Consequently, I will post some retard’s dilemma on a Friday, obligingly letting you string one or more (correctly spelt) words into an intelligible comment, and then – endgültig – pass my infinitely superior judgement on the Monday. At the same time, I will put up a new problem post, repeating the procedure until the following Friday, etc.

Got it . . ???

Bis zum nächsten Mal !

Nurse “Shady” (Shudder)


18 Comments to “Introducing . . .”

  1. Here, to get the ball rolling, is MH’s first saddo. Peter, from London.

    Moan away, Peter . . .

    . . . and readers, don’t hesitate to enlighten him with your sage advice. The poor bugger will probably be a basket case before I can comment !


  2. Peter of London writes :
    Dear Nurse Shady, My wife and I have been happily married for thirteen years and, until recently, have enjoyed an harmonious and active sex life. Lately, however, just at the moment of penetration, I lose my erection. This is quite distressing and putting a strain on my marriage as my wife is beginning to believe that I no longer desire her.

    A colleague at work suggested I slide a couple of lollipop sticks down the sides of a condom, but I’m not altogether sure he was being serious.

    Should I seek medical help, or would you recommend some sort of exercise?

    Please can you advise – Peter


  3. Exercise is the key to it all, Peter.

    A brisk walk to the pub for a couple of stiff ones should sort things out.

    Ah…when I say ‘stiff ones’, I mean drinks. Sorry… I didn’t mean to rub it in or anything.


    • Talking of ‘rubbing it in’ – have you tried masturbating with Araldite, Peter? Gives you a good erection but, unfortunately, you can’t get your hand off it for a few weeks.


  4. I think stress has a lot to do with it. Relax, and get a couple of good night’s kip.
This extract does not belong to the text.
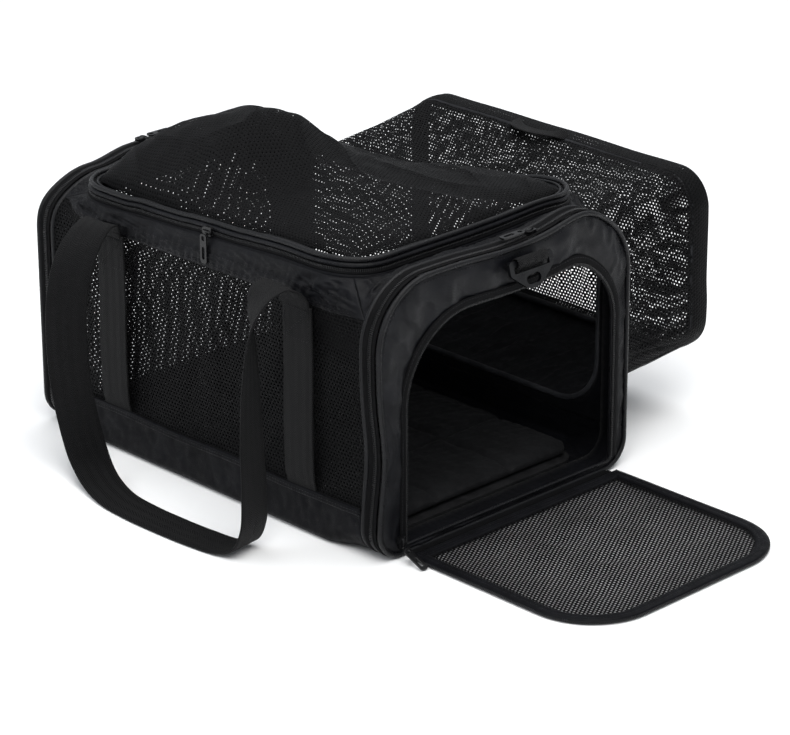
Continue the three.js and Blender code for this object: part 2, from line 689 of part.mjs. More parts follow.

If you go to sleep with a problem on your mind, the chances are you’ll wake up with a solution on your belly.


  5. Dear Peter of London

    Your ‘problem’ is by no means uncommon. After 13 yrs of marriage, your wife has probably let herself go a bit (not every man is turned on by fluffy bedsocks and a flannel nightie!). Your loss of erection at point of penetration is a natural defence mechanism of the male body to prevent having sex with slags. This inhibition against shagging slags is weakened, however, by alcohol. Would suggest, therefore, you get ‘hammered’ before next attempting sex with that fat lump of lard your wife. And if that doesn’t work, you’ll be too sozzled to give a f*ck anyway!


  6. Exercise. Tell the truth then run for it.
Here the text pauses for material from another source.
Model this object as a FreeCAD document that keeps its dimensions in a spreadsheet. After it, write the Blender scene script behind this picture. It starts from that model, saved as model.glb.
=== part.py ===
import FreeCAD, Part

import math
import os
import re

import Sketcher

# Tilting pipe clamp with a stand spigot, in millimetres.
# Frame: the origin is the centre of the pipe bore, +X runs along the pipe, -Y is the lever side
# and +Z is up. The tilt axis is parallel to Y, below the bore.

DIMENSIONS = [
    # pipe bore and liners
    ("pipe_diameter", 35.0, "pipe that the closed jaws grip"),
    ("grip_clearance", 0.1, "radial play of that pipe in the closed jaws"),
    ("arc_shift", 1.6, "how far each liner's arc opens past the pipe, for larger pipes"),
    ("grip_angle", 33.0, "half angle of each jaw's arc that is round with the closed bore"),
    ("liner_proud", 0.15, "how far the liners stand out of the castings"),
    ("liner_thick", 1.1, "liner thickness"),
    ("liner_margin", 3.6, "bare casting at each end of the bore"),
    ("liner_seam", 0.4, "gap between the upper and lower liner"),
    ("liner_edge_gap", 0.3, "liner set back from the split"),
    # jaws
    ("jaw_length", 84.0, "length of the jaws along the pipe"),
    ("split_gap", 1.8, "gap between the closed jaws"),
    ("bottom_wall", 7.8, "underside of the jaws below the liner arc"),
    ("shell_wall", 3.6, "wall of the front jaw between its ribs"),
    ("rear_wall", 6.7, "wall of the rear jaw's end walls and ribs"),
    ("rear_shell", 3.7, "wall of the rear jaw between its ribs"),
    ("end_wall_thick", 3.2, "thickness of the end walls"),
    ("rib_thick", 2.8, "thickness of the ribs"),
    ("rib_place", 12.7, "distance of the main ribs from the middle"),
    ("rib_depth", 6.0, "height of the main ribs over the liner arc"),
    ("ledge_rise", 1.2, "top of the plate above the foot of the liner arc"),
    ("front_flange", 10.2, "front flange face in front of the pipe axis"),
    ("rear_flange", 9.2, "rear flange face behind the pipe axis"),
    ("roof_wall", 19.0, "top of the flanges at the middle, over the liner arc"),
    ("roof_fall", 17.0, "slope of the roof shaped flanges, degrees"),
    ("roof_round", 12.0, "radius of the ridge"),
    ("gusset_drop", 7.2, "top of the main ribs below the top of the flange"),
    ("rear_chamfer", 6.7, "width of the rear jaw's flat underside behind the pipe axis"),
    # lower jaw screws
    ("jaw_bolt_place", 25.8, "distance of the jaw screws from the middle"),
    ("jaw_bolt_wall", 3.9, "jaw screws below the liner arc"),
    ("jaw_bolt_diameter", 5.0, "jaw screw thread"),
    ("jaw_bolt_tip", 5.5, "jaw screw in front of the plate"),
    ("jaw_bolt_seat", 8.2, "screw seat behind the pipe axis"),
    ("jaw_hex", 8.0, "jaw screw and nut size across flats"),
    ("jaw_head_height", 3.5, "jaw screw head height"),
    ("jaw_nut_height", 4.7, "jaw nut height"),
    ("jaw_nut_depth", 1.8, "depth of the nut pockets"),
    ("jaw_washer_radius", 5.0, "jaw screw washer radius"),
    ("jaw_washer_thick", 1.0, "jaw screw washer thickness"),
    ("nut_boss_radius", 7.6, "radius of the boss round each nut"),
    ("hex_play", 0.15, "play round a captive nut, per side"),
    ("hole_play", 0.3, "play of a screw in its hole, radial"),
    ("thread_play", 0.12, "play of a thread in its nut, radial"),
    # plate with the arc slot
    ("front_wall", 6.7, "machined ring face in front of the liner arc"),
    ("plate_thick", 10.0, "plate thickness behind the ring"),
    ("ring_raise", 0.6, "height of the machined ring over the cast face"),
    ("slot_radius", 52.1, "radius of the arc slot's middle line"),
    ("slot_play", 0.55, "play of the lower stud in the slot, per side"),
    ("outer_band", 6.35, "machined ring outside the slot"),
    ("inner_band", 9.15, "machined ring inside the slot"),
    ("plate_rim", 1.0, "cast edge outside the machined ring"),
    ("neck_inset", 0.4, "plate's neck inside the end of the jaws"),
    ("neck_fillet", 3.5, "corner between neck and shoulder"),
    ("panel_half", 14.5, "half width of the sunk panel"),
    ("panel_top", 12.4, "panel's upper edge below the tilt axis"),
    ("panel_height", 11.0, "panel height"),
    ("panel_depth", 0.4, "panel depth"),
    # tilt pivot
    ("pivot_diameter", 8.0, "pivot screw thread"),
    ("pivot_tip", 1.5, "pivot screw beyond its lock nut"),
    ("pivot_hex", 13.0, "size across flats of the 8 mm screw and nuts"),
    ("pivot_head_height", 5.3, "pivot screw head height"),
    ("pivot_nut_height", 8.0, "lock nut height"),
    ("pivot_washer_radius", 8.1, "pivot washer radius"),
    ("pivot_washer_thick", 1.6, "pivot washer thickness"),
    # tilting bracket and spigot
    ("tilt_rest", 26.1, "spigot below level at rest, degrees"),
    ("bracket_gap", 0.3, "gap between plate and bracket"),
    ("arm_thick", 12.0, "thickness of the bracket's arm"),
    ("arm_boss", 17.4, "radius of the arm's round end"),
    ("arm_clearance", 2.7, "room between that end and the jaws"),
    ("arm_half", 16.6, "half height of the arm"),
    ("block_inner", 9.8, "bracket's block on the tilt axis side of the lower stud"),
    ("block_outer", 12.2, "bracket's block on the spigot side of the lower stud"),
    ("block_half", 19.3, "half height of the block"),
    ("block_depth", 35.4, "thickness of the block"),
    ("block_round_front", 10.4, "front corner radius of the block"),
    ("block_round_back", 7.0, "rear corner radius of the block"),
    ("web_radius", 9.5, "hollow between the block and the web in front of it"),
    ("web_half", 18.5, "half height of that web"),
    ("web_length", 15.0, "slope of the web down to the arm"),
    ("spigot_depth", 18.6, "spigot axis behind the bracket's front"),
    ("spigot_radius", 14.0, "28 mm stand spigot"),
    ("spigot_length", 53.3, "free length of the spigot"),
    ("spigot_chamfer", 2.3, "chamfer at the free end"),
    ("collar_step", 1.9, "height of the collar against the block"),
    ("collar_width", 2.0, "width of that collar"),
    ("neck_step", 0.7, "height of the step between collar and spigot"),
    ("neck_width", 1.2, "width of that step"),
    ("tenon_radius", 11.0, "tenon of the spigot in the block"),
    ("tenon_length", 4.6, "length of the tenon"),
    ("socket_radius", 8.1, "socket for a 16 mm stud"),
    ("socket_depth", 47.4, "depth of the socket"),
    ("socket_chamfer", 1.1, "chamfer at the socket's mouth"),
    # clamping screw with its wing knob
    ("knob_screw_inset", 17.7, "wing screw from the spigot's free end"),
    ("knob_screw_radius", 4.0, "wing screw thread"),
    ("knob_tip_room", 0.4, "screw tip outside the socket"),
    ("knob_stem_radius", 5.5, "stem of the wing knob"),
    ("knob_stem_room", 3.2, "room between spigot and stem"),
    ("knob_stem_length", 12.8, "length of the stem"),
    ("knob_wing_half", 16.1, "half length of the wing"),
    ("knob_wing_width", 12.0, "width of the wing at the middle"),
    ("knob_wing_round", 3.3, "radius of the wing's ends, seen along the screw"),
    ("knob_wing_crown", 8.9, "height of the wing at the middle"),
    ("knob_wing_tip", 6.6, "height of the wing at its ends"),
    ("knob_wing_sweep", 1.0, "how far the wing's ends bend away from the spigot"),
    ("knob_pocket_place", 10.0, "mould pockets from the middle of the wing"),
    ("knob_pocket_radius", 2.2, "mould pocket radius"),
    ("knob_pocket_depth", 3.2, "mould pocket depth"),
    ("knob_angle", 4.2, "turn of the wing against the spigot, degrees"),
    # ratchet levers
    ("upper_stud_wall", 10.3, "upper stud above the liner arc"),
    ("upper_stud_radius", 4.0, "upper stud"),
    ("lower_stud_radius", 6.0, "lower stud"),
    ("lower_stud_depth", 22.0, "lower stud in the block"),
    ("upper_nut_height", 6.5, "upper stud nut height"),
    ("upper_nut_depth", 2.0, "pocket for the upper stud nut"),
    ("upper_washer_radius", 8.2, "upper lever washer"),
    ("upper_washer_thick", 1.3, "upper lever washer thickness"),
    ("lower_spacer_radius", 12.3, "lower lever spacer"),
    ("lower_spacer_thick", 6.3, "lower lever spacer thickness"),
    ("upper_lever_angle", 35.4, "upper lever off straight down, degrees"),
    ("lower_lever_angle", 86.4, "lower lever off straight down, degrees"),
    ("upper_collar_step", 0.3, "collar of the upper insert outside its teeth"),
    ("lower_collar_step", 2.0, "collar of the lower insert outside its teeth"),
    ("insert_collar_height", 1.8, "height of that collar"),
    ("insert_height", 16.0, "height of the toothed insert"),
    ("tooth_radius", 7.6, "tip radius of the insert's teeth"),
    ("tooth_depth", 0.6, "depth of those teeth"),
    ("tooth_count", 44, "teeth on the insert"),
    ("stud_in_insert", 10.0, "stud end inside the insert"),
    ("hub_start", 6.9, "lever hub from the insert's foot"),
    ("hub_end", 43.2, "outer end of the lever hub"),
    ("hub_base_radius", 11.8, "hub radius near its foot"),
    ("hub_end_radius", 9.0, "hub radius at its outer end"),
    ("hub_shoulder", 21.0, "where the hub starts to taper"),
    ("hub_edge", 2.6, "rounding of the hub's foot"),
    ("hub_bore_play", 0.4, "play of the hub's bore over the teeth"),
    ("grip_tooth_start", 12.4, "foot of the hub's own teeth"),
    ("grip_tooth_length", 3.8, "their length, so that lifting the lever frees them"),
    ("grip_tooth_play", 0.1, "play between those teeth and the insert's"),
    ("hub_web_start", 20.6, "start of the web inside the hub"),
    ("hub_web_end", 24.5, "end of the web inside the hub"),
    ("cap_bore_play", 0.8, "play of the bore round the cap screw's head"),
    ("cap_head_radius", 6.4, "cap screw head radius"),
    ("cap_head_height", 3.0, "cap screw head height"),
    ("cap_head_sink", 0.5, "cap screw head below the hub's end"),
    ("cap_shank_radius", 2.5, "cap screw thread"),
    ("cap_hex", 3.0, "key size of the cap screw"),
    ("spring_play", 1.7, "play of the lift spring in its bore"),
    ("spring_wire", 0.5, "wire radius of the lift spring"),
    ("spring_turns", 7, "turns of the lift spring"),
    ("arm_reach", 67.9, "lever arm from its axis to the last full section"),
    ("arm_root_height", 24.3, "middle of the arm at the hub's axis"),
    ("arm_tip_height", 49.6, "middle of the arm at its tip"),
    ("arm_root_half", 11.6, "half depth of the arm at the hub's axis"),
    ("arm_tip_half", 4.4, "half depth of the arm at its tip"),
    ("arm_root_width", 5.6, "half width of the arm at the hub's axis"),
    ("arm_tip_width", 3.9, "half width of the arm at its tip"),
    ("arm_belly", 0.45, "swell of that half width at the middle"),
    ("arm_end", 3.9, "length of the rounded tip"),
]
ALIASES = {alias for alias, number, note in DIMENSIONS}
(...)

  7. Dear Peter of London,

    We quite understand your wife’s problem, and suggest the quickest way to solve it is to enlist the specialist service of MadHatters Toy Boy Escorts. For our deluxe service, please make a booking for your wife with concierge@allesklar.madhatters. Alternatively you may wish to take advantage of our budget service by contacting ratty@quickanddirtyjob.madhatters.

    Sincerely, MTBE Services


  8. Is nurse shady’s first name slim??


    • Aha! Maybe some of Nurse Shady’s, errm, shady past is beginning to surface.

      Is bearman a “boy from Brazil,” or is he an ex-suitor of our fair agony aunt, or maybe he too, worked for the STASI ?

      We should be told.


  9. I must say I find Nurse Schady… quite… alluring…
    You wouldn’t have her phone number would you duncs? That is assuming you have no… er… romantic interest yourself


  10. “Nurse Schadenfreude” doesn’t have a pet snake named ‘killum’ by any chance??